On the other hand, this may all be bullshit and it may turn out that the Rs really love them some Trump (wouldn't surprise me). They're certainly working hard enough over there with the respectability-washing.

Possible fund-raising problems and lack of a ground game comes into play as well. We need to get through the conventions to get a clear view.

In practice, we should always be trying to take back the House, and gosh, Debbie Wasserman-Schultz has been kicked upstairs to figurehead (I hope!) so maybe we might get somewhere.

['On the other hand, we haven't been engaging in a 50 state strategy, so we lack a lot of candidates we should have to ride a wave. GRRRRRRRR.']

petrilli said...

For the 50 state strategy to work, it's my understanding that conventional wisdom dictates progressive, liberal Democrats have to be willing to support and accept conservative blue dog types. Well, shit, we just turned the corner on getting rid of most of them. Does anyone have an accurate take on just how necessary these DINOs are for getting the house back and becoming competitive again in the red states?

rclz said...

The one single good thing about the DINOS is even if they vote against us they still give us a majority. Meaning Dems head committees and those assholes can't turn the lights out or tell us to shut up when we're trying to get things done. It matters who is head of committees because they set the agenda like Benghazi for years and years. Or investigating PP for ever and a damn day. Those kinds of things. Even DINOs have their uses.

Mike said...

"Blogger Victor said...
I guess a lot of people like being represented by bigoted, moronic assholes!"
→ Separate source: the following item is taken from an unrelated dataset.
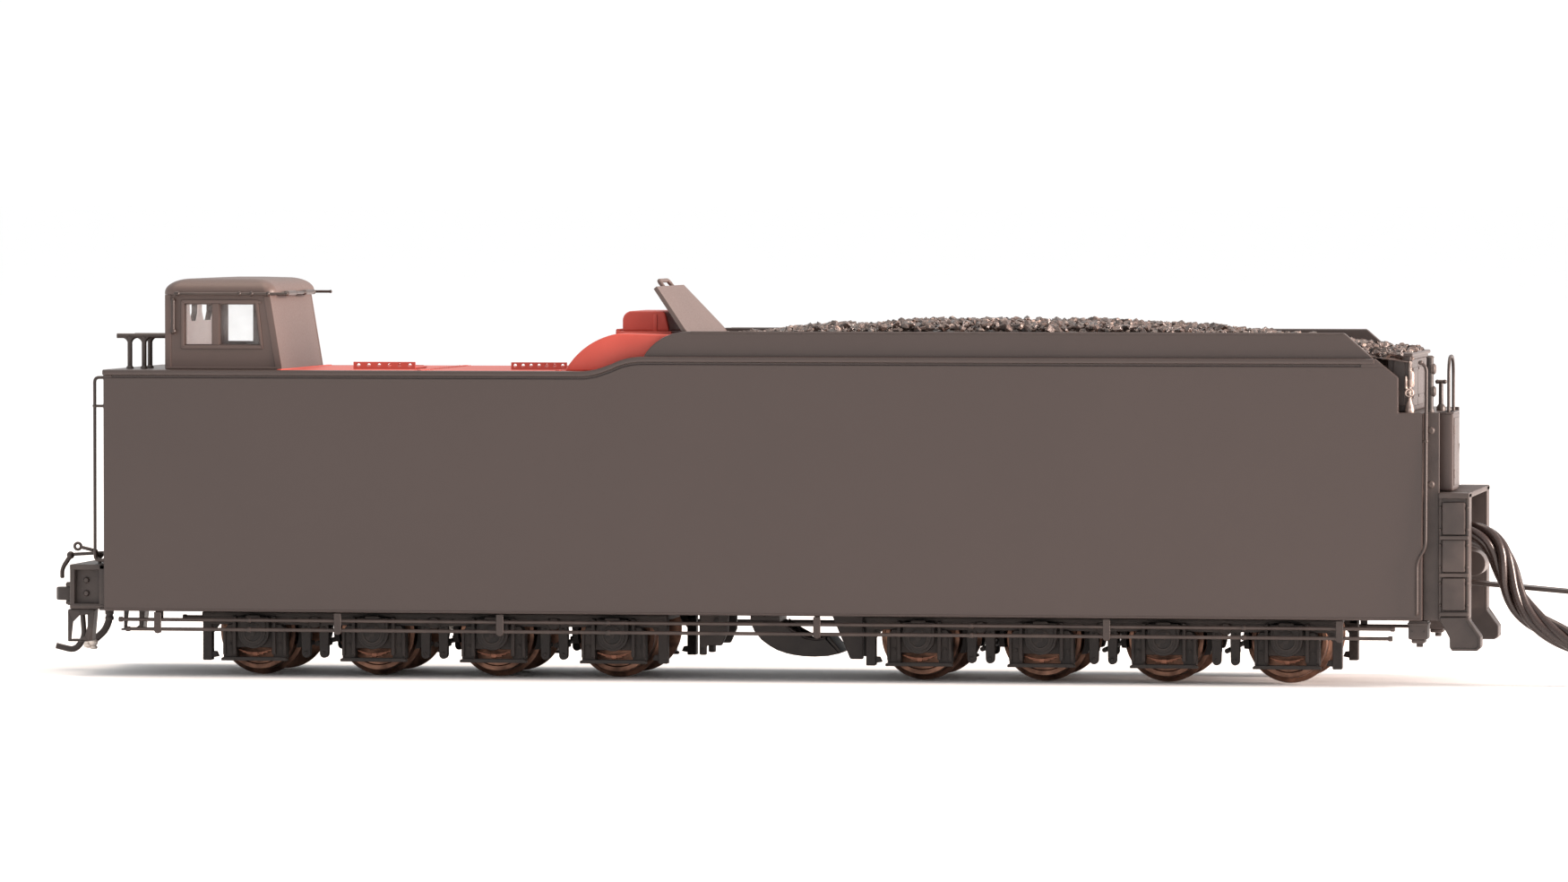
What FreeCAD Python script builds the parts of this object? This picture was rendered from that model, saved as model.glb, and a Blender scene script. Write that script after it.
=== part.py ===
import FreeCAD, Part
import math
import os
import re
import Sketcher

# A 1:87 model of a long-haul steam locomotive tender: a tall flat-sided water tank with a coal
# bunker, a small cabin on the rear deck, and two four-axle trucks.
# +X points to the engine end, +Y to the tender's left side, +Z up.  Z = 0 is the plane that the
# wheel flanges stand on, and every sub-part is drawn from the tank's middle and then shifted by
# tank_x, so that the origin is the bottom centre of the whole model.

Vector = FreeCAD.Vector
Rotation = FreeCAD.Rotation

DRIVING = [
    ("tank_x", -8.39, "x of the tank's middle"),
    ("tank_len", 180.6, "length of the tank"),
    ("half_w", 18.0, "half the width over the tank's sides"),
    ("wall", 1.2, "thickness of the tank's walls"),
    ("skirt_z", 9.0, "lower edge of the tank's sides"),
    ("deck_z", 42.0, "top of the rear deck"),
    ("ledge_z", 44.0, "ledge along the bunker"),
    ("coal_z", 47.4, "upper edge of the bunker's sides"),
    ("shelf_z", 36.8, "shelf across the front end"),
    ("deck_thick", 0.8, "thickness of decks and shelves"),
    ("curve_back", -24.1, "rear end of the curve from deck to ledge"),
    ("curve_front", -15.5, "front end of the curve from deck to ledge"),
    ("curve_rad", 9.35, "radius of both arcs of that curve"),
    ("slope_top", -9.5, "x where the bunker's rear corner meets its top edge"),
    ("slope_rad", 7.0, "radius of the bunker's rear corner"),
    ("nose_top", 79.7, "front end of the bunker's top edge"),
    ("nose_ledge", 83.9, "front end of the ledge"),
    ("nose_x", 87.0, "front edge of the side above the shelf"),
    ("nose_z", 41.5, "lower end of the side's front slope"),
    ("inset", 1.0, "step inwards from the tank's side to the bunker's"),
    ("bead", 0.22, "how far the rim beads stand out"),
    ("red_back", -66.3, "rear end of the red deck"),
    ("hump_back", -26.6, "rear end of the red casing"),
    ("hump_rad", 10.0, "radius of the red casing"),
    ("hood_back", -21.2, "rear face of the filler hood"),
    ("hood_front", -13.4, "front face of the filler hood"),
    ("hood_half", 6.5, "half the width of the filler hood"),
    ("hood_z", 46.8, "joint face between filler neck and hood"),
    ("hood_top", 50.0, "top of the filler hood"),
    ("cabin_back", -82.6, "rear wall of the cabin"),
    ("cabin_front", -66.3, "foot of the cabin's front wall"),
    ("cabin_eave_front", -68.0, "top of the cabin's front wall"),
    ("cabin_half", 13.4, "half the width of the cabin"),
    ("eave_z", 52.2, "top of the cabin's walls"),
    ("roof_z", 54.5, "top of the cabin's roof"),
    ("sheet_thick", 0.8, "thickness of the cabin's walls and roof"),
    ("floor_z", 12.8, "underside of the underframe"),
    ("floor_thick", 1.6, "thickness of the underframe"),
    ("truck_back_x", -45.3, "middle of the rear truck"),
    ("truck_front_x", 46.7, "middle of the front truck"),
    ("axle_gap", 16.65, "spacing of the axles"),
    ("tread_rad", 5.25, "radius of the wheel treads"),
    ("flange_rad", 5.95, "radius of the wheel flanges, and height of the axles"),
    ("back_half", 7.2, "half the distance between the backs of two wheels"),
    ("wheel_half", 10.0, "half the distance over two wheels' outer faces"),
    ("axle_rad", 1.0, "radius of the axles"),
    ("journal_rad", 0.6, "radius of the axles' ends"),
    ("journal_end", 13.2, "half the length of the axles"),
    ("play", 0.05, "running clearance all round"),
    ("frame_in", 10.9, "inner face of the truck sides"),
    ("frame_out", 13.1, "outer face of the truck sides"),
    ("frame_half", 32.4, "half the length of the truck sides"),
    ("frame_top", 8.8, "top of the truck sides"),
    ("journal_out", 14.3, "outer face of the journal boxes"),
    ("tie_z", 2.1, "underside of the truck sides' tie bars"),
    ("king_rad", 1.5, "radius of the shoulder screws"),
    ("beam_back", 95.3, "rear face of the rear end beam, from the middle"),
    ("coupler_z", 10.6, "height of the coupler's middle"),
    ("step_x", 92.4, "rear face of the front steps"),
    ("step_front", 96.5, "front face of the front steps"),
    ("step_top", 26.1, "top of the front steps"),
    ("buffer_x", 95.9, "line of the round nose of the front buffer"),
    ("buffer_z", 16.1, "height of that line"),
    ("bar_pivot", 86.0, "x of the drawbar's pivot"),
    ("bar_hook", 116.0, "x of the hole for the engine's pin"),
    ("bar_z", 13.6, "underside of the drawbar at its pivot"),
    ("bar_drop", 1.9, "how far the drawbar's front end lies lower"),
    ("pocket_x", 81.0, "rear end of the raised floor over the drawbar"),
    ("pocket_z", 14.3, "underside of that raised floor"),
    ("post_x", 78.5, "x of the body screws, either way from the middle"),
    ("post_y", 14.2, "y of the body screws, either side"),
    ("screw_rad", 0.6, "radius of the body screws"),
    ("bar_thick", 0.6, "thickness of the drawbar"),
    ("pin_rad", 1.15, "radius of the hole for the engine's pin"),
    ("tether_rad", 1.7, "radius of the bundle of wires"),
]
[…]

Especially bigoted moronic asshole voters!

Unknown said...

...and probably the Senate majority as well.

Oh, come on, Steve.

Steve M. said...

Sorry, I think the Republicans are going to hold the Senate. The other big reason: the Koch network is blowing off the presidential race and pouring all its money into downballot races -- e.g., a $2 million ad buy against Ted Strickland. How often do Democratic voters get passionate about non-presidential races?

Nick said...

I've been wondering about what Max expressed above-- what about turnout?